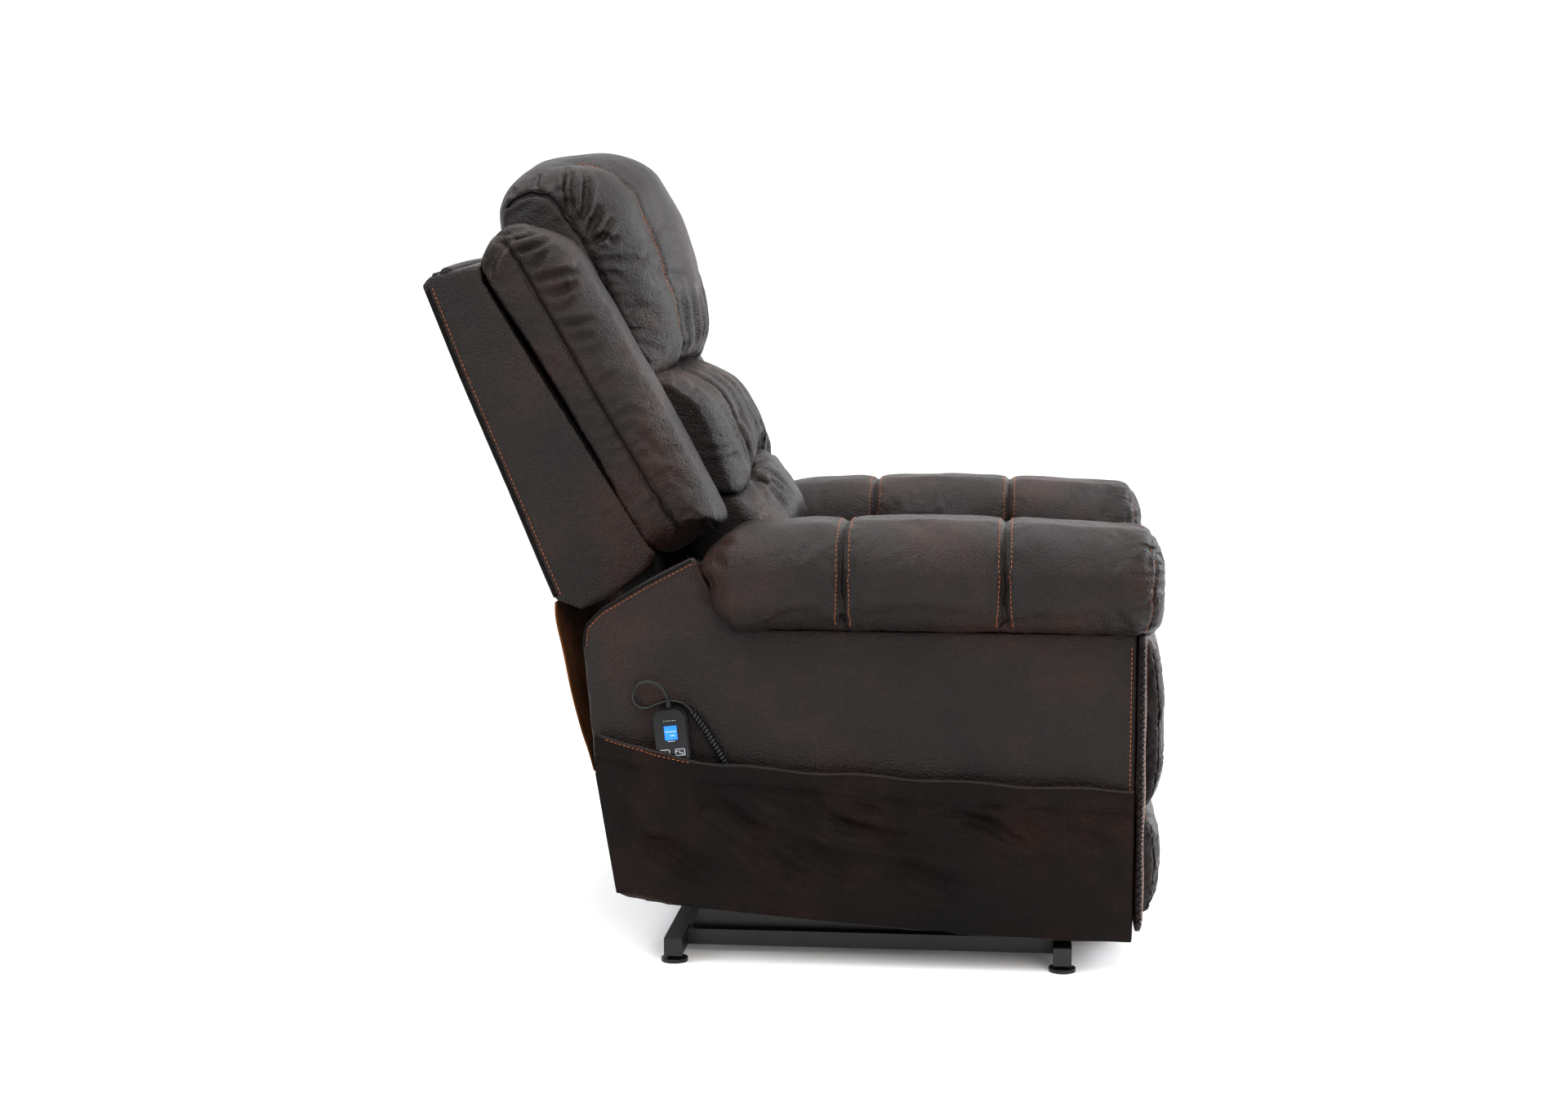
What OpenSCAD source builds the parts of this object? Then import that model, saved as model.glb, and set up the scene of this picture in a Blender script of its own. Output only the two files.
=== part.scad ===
// Electric lift recliner chair. The occupant faces -Y, +Z is up, the origin is on the floor at the middle.

/* [Body] */
// Clear width between the arms
seat_gap = 512; // [500:1:560]
// Width of each rolled arm pad
arm_roll_w = 190; // [180:1:200]
// Height of the top of the arm pads
arm_top = 612; // [600:1:625]
// Half of the distance between the two side panels' outer faces
panel_x = 410; // [405:1:412]
// Thickness of a padded side panel
panel_t = 12; // [8:1:14]

/* [Lift base] */
// Side of the square steel tube
tube = 25; // [20:1:25]
// Wall of the square steel tube
tube_wall = 2; // [1.5:0.5:3]
// Half length of a cross tube
cross_half = 412; // [400:1:415]
// Diameter of a levelling foot
foot_d = 37; // [30:1:40]
// Diameter of the main lift pins
lift_pin_d = 16; // [12:1:18]
// Diameter of the smaller pivot pins
pin_d = 12; // [10:1:14]
// Radial running clearance of a pin in its arm
running = 0.05; // [0.02:0.01:0.1]

/* [Back] */
// Half width of the back shell
shell_x = 335; // [325:1:338]
// Half width of the head pillow
head_x = 205; // [190:1:207]
// Width of a wing bolster
wing_w = 125; // [115:1:126]

/* [Handset] */
// Length of the handset
hand_len = 165; // [150:1:168]
// Width of the handset
hand_w = 47; // [44:1:50]
// Lean of the handset in the pocket, in degrees
hand_lean = 6; // [0:1:8]
// Diameter of the plain cord
cord_d = 5; // [4.5:0.5:5.5]
// Outer diameter of the curly cord
curl_d = 11; // [9:1:11]

/* [Hidden] */
$fn = 48;

// Colours
steel = "#161616";
zinc = "#8b8e92";
leather = "#2c1f1b";
leather_dark = "#231815";
plastic = "#1b1b1c";
plywood = "#b98f5e";

// Lift linkage, as [y, z]
rear_arm_base = [-325, 70];
rear_arm_body = [105, 95];
front_arm_base = [-398, 53];
front_arm_body = [-140, 60];
lift_motor_pivot = [140, 55];
lift_motor_crank = rear_arm_base + [40, 80];
front_tube_y = -379;
rear_tube_y = 156;
tube_z = 23;
rail_x = 345;
foot_x = 398;
bracket_x = 330;
rear_arm_x = 318;
front_arm_x = 306;
plate_x = 290;
plate_t = 8;
arm_t = 8;
side_gap = seat_gap / 2;

// Recline linkage
recline_pivot = [205, 400];
back_bar = recline_pivot + [5, -55];
back_crank = recline_pivot + [-10, -90];
back_motor_pivot = [-240, 240];
back_motor_x = 110;
lever_x = 272;

// Footrest linkage
foot_tube = [-300, 300];
link_len = 215;
foot_elbow = foot_tube + link_len * [cos(249.3), sin(249.3)];
foot_wrist = foot_elbow + link_len * [cos(110.7), sin(110.7)];
control_top = [-360, 370];
control_low = foot_elbow + 60 * [cos(110.7), sin(110.7)];
foot_crank = foot_tube + [15, -58];
foot_motor_pivot = [40, 220];
foot_motor_x = -110;
drive_x = 232;
extension_x = 240;
control_x = 248;
bracket_in_x = 224;
link_t = 5;
front_support = [-260, 338];
rear_support = [-20, 338];
low_support = [150, 160];

// Plane that carries the back's cushions: y at a height z
function board_y(z) = 192 + (z - 561) * 0.63;

// Side outlines, as [y, z] points
panel_outline = [
    [-474, 468], [-474, 42], [-267, 47], [-43, 62], [149, 78], [233, 92], [264, 263],
    [281, 443], [278, 471], [254, 494], [192, 532], [127, 566], [121, 558], [96, 512],
    [72, 482], [20, 468]
];
pad_notch = [
    [-487, 400], [-487, 470], [20, 470], [69, 484], [94, 514], [118, 558], [128, 576],
    [160, 620], [300, 620], [300, 400]
];
arm_frame_outer = [
    [-450, 60], [-40, 74], [205, 96], [222, 112], [250, 263], [266, 443], [262, 466],
    [180, 520], [128, 550], [116, 532], [90, 496], [60, 466], [10, 455], [-450, 455]
];
arm_frame_window = [[-420, 105], [-40, 112], [180, 135], [214, 300], [228, 425], [-420, 425]];
shell_outline = [
    [429, 937], [434, 959], [504, 944], [515, 931], [331, 494], [294, 480], [248, 502],
    [200, 540], [192, 561]
];
shell_cavity = [
    [150, 575], [197, 566], [207, 546], [251, 511], [293, 490], [318, 500], [502, 927],
    [497, 932], [420, 947], [380, 947], [300, 937]
];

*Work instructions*
Exactly as they appear, please write out the lines from the opening of the listing above down to the line containing "at the middle.", with both end lines included.

*Solution for this problem*
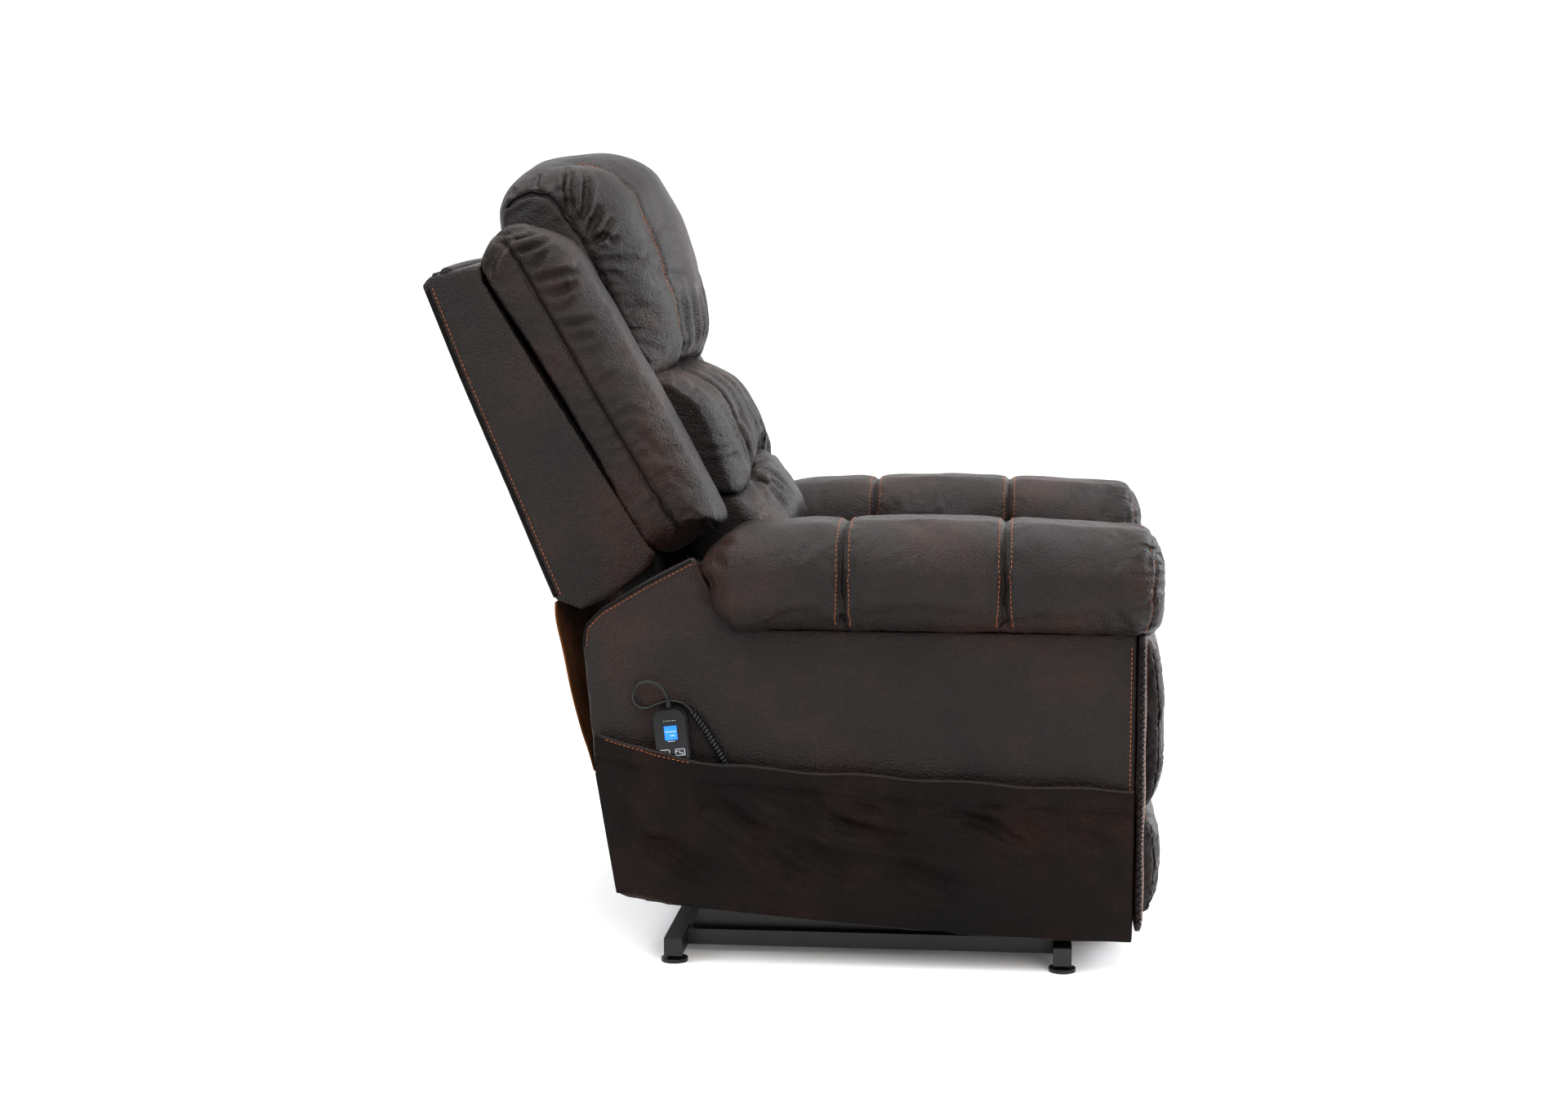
What OpenSCAD source builds the parts of this object? Then import that model, saved as model.glb, and set up the scene of this picture in a Blender script of its own. Output only the two files.
=== part.scad ===
// Electric lift recliner chair. The occupant faces -Y, +Z is up, the origin is on the floor at the middle.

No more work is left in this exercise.